▶ **Given exercise**
Would you copy out the whole listing exactly as given?

--*--

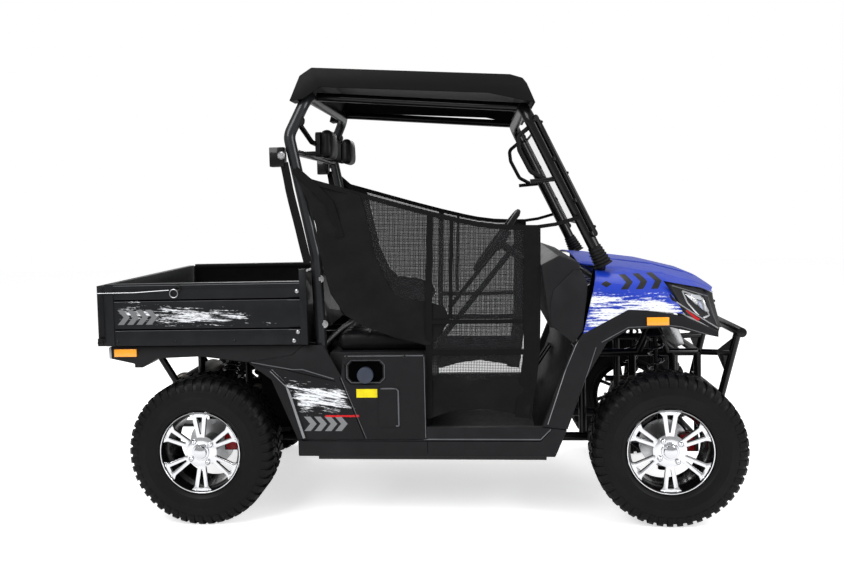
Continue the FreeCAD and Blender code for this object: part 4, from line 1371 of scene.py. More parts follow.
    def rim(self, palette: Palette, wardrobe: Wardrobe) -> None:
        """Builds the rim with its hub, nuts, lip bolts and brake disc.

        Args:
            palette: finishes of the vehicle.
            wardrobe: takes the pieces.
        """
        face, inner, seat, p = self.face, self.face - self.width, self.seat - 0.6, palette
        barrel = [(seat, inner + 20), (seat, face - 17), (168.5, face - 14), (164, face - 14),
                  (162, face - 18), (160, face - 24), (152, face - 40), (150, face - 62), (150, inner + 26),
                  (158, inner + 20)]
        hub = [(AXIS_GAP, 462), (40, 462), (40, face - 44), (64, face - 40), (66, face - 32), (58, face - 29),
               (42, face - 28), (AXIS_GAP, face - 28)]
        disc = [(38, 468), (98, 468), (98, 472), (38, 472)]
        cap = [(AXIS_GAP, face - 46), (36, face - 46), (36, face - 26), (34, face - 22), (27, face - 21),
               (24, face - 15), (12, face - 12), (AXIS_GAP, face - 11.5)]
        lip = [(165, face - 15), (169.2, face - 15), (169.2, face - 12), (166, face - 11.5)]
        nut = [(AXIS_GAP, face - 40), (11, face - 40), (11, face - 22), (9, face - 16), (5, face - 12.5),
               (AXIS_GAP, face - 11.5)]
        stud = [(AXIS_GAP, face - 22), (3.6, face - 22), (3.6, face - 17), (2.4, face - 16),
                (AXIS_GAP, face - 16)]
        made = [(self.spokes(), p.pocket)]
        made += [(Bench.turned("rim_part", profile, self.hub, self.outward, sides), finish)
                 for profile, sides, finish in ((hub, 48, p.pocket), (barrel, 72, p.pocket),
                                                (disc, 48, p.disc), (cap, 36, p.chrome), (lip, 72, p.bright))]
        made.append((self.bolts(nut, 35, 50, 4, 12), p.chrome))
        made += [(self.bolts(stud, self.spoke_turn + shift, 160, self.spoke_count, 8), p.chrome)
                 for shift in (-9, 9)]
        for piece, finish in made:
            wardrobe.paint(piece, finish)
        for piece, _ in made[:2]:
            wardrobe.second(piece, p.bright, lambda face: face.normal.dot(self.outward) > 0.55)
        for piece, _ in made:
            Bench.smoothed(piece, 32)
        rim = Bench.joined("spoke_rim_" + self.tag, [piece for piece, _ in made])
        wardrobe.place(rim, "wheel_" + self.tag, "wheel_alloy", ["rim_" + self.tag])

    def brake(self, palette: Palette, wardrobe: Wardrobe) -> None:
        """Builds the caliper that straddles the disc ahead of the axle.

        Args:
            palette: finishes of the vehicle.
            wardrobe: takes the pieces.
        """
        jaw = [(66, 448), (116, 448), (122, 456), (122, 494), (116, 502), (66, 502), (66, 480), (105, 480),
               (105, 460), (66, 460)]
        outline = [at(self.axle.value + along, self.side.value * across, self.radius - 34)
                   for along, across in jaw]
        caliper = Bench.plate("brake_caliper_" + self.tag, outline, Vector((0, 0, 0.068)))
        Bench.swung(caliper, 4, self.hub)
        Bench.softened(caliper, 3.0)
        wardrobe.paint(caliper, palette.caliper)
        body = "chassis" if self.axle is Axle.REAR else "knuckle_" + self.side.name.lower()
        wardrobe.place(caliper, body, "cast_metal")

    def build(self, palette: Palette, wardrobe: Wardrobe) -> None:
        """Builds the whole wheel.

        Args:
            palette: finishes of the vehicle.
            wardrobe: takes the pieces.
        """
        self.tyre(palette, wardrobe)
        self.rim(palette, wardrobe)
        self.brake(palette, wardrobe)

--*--

▶ **Output below**
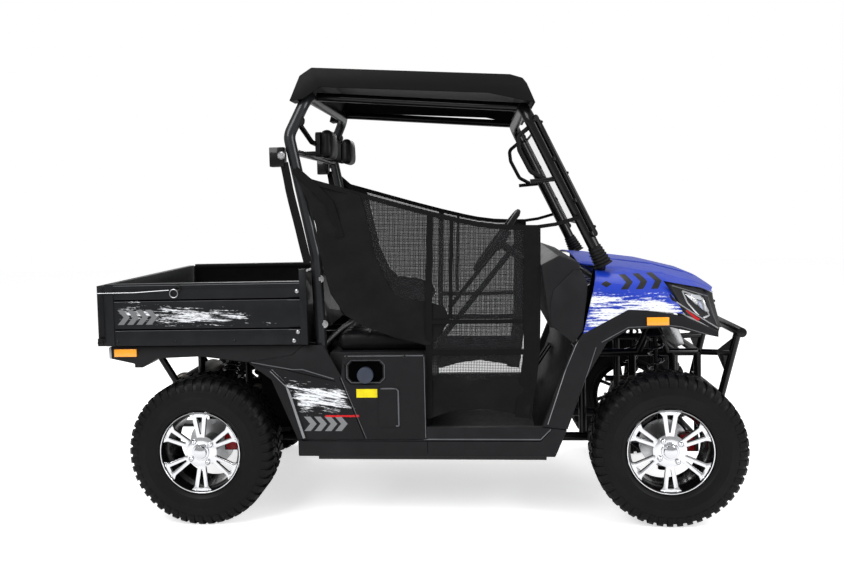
Continue the FreeCAD and Blender code for this object: part 4, from line 1371 of scene.py. More parts follow.
    def rim(self, palette: Palette, wardrobe: Wardrobe) -> None:
        """Builds the rim with its hub, nuts, lip bolts and brake disc.

        Args:
            palette: finishes of the vehicle.
            wardrobe: takes the pieces.
        """
        face, inner, seat, p = self.face, self.face - self.width, self.seat - 0.6, palette
        barrel = [(seat, inner + 20), (seat, face - 17), (168.5, face - 14), (164, face - 14),
                  (162, face - 18), (160, face - 24), (152, face - 40), (150, face - 62), (150, inner + 26),
                  (158, inner + 20)]
        hub = [(AXIS_GAP, 462), (40, 462), (40, face - 44), (64, face - 40), (66, face - 32), (58, face - 29),
               (42, face - 28), (AXIS_GAP, face - 28)]
        disc = [(38, 468), (98, 468), (98, 472), (38, 472)]
        cap = [(AXIS_GAP, face - 46), (36, face - 46), (36, face - 26), (34, face - 22), (27, face - 21),
               (24, face - 15), (12, face - 12), (AXIS_GAP, face - 11.5)]
        lip = [(165, face - 15), (169.2, face - 15), (169.2, face - 12), (166, face - 11.5)]
        nut = [(AXIS_GAP, face - 40), (11, face - 40), (11, face - 22), (9, face - 16), (5, face - 12.5),
               (AXIS_GAP, face - 11.5)]
        stud = [(AXIS_GAP, face - 22), (3.6, face - 22), (3.6, face - 17), (2.4, face - 16),
                (AXIS_GAP, face - 16)]
        made = [(self.spokes(), p.pocket)]
        made += [(Bench.turned("rim_part", profile, self.hub, self.outward, sides), finish)
                 for profile, sides, finish in ((hub, 48, p.pocket), (barrel, 72, p.pocket),
                                                (disc, 48, p.disc), (cap, 36, p.chrome), (lip, 72, p.bright))]
        made.append((self.bolts(nut, 35, 50, 4, 12), p.chrome))
        made += [(self.bolts(stud, self.spoke_turn + shift, 160, self.spoke_count, 8), p.chrome)
                 for shift in (-9, 9)]
        for piece, finish in made:
            wardrobe.paint(piece, finish)
        for piece, _ in made[:2]:
            wardrobe.second(piece, p.bright, lambda face: face.normal.dot(self.outward) > 0.55)
        for piece, _ in made:
            Bench.smoothed(piece, 32)
        rim = Bench.joined("spoke_rim_" + self.tag, [piece for piece, _ in made])
        wardrobe.place(rim, "wheel_" + self.tag, "wheel_alloy", ["rim_" + self.tag])

    def brake(self, palette: Palette, wardrobe: Wardrobe) -> None:
        """Builds the caliper that straddles the disc ahead of the axle.

        Args:
            palette: finishes of the vehicle.
            wardrobe: takes the pieces.
        """
        jaw = [(66, 448), (116, 448), (122, 456), (122, 494), (116, 502), (66, 502), (66, 480), (105, 480),
               (105, 460), (66, 460)]
        outline = [at(self.axle.value + along, self.side.value * across, self.radius - 34)
                   for along, across in jaw]
        caliper = Bench.plate("brake_caliper_" + self.tag, outline, Vector((0, 0, 0.068)))
        Bench.swung(caliper, 4, self.hub)
        Bench.softened(caliper, 3.0)
        wardrobe.paint(caliper, palette.caliper)
        body = "chassis" if self.axle is Axle.REAR else "knuckle_" + self.side.name.lower()
        wardrobe.place(caliper, body, "cast_metal")

    def build(self, palette: Palette, wardrobe: Wardrobe) -> None:
        """Builds the whole wheel.

        Args:
            palette: finishes of the vehicle.
            wardrobe: takes the pieces.
        """
        self.tyre(palette, wardrobe)
        self.rim(palette, wardrobe)
        self.brake(palette, wardrobe)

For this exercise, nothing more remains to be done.